■ **What you have to do**: Search the material below for the string "materials" and extract each line that has it.

■ **Supplied data**:

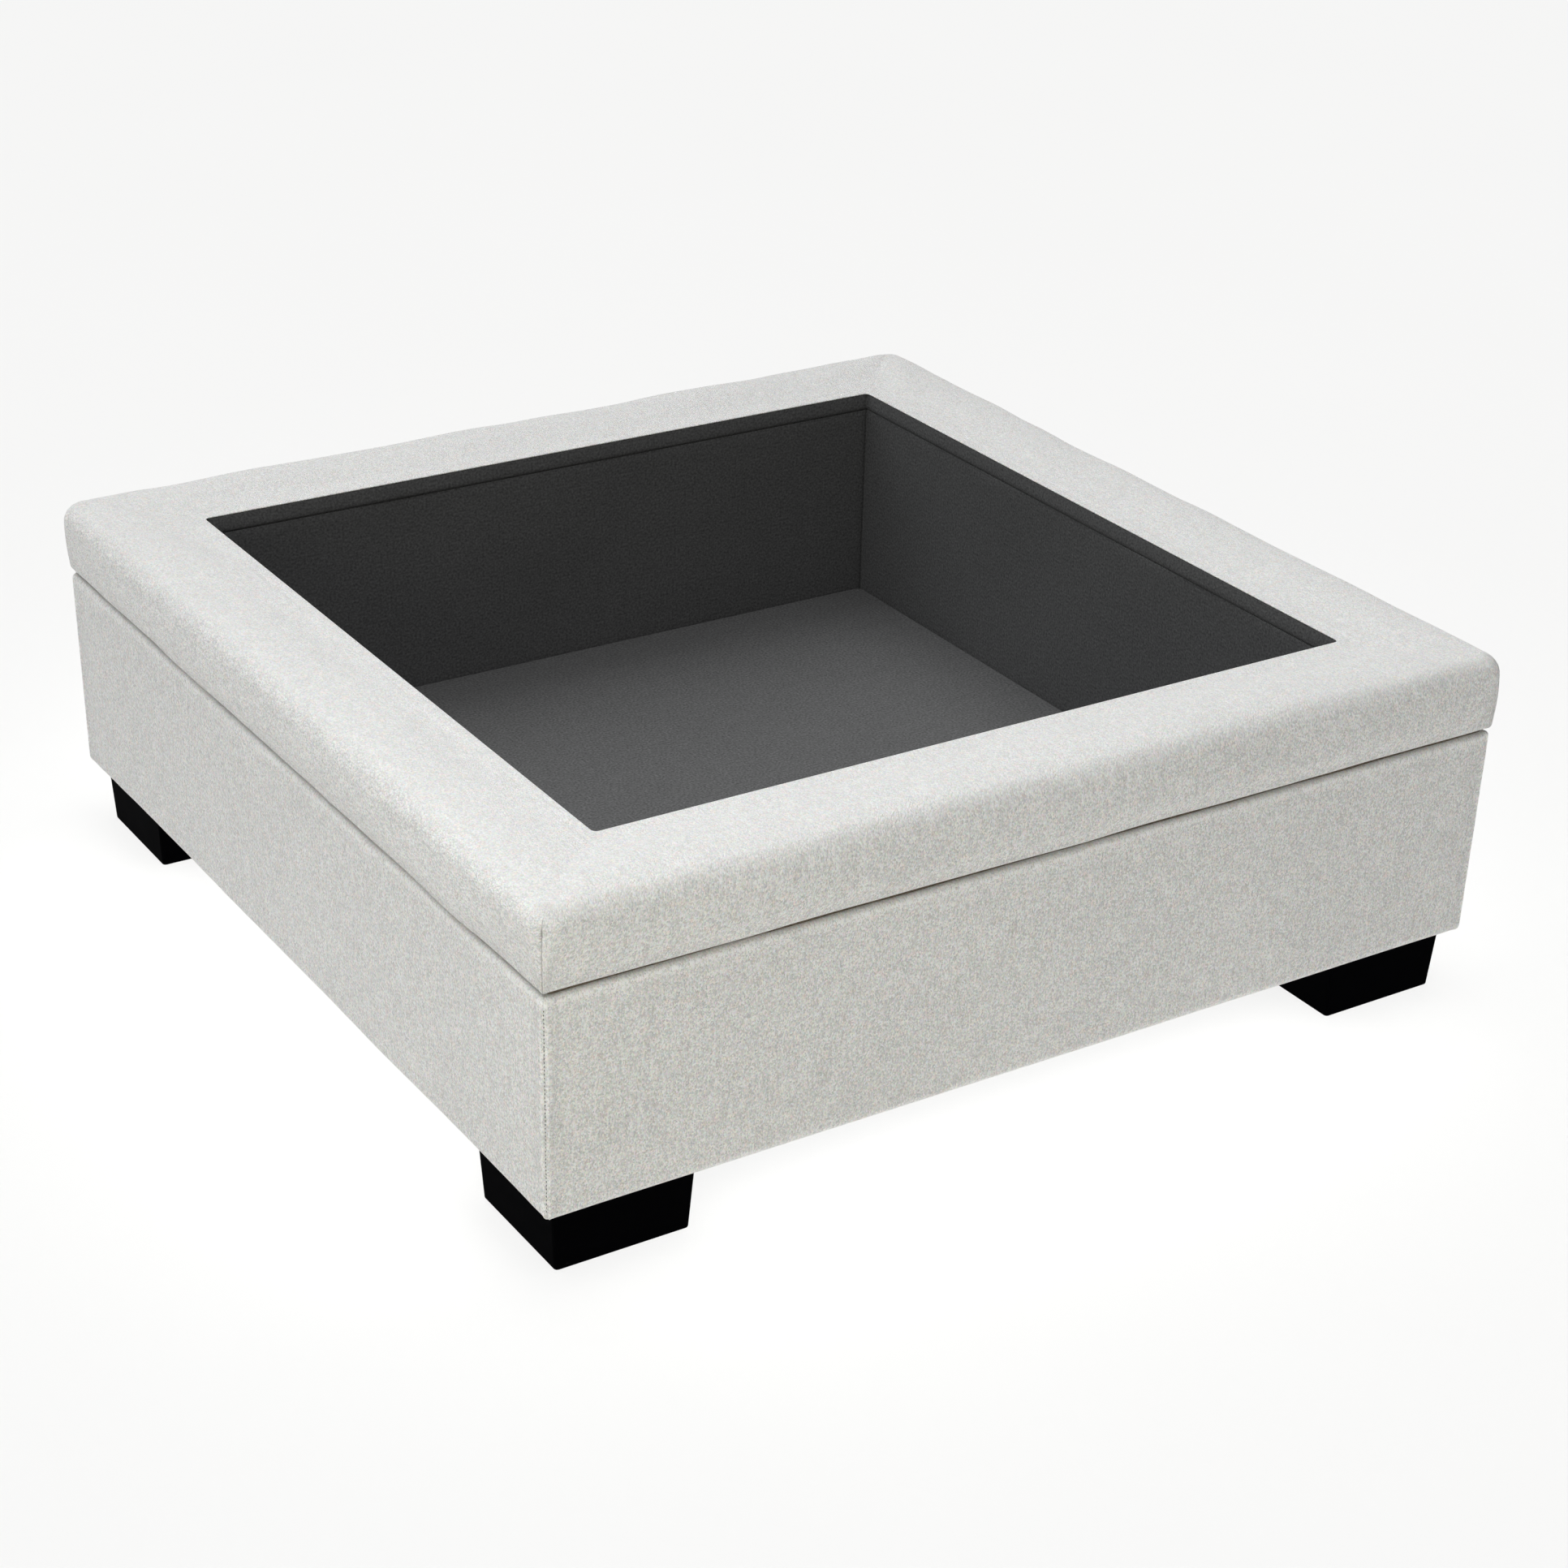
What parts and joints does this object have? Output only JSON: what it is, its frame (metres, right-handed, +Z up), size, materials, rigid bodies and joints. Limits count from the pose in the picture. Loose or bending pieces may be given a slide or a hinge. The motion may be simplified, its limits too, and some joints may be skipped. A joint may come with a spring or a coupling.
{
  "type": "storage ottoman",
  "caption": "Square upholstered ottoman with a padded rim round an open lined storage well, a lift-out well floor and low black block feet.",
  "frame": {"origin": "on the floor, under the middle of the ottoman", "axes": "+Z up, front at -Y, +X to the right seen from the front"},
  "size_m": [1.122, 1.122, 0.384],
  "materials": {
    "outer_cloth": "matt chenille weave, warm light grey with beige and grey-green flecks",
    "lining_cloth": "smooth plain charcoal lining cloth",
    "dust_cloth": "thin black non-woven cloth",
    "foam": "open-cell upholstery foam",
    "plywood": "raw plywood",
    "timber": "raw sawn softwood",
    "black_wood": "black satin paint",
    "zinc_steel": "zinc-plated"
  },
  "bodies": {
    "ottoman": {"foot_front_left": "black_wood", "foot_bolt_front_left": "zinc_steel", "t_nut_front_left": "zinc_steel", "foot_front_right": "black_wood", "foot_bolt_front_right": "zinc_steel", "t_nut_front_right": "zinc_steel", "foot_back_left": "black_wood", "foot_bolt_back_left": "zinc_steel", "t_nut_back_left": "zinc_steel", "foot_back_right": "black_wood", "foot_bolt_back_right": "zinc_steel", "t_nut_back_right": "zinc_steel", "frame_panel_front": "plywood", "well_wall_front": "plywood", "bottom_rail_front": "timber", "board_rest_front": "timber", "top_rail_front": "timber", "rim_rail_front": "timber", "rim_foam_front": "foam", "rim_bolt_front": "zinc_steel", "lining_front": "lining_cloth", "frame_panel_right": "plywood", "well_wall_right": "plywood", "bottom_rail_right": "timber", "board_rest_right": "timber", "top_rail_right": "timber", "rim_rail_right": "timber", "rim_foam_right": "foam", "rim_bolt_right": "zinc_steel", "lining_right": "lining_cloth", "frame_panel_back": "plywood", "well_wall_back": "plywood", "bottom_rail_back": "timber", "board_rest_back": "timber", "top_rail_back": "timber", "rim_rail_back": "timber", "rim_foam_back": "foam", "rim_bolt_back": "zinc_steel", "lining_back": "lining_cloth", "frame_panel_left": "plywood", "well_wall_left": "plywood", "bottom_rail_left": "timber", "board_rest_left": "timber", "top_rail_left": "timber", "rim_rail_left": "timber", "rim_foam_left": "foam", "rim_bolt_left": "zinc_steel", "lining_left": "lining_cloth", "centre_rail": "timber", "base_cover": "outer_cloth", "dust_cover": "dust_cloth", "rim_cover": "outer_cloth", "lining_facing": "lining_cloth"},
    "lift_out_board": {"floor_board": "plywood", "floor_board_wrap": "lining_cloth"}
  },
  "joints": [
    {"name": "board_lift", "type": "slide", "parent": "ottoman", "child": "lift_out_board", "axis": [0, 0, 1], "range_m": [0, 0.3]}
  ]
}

■ **Exercise output**:
What parts and joints does this object have? Output only JSON: what it is, its frame (metres, right-handed, +Z up), size, materials, rigid bodies and joints. Limits count from the pose in the picture. Loose or bending pieces may be given a slide or a hinge. The motion may be simplified, its limits too, and some joints may be skipped. A joint may come with a spring or a coupling.
  "materials": {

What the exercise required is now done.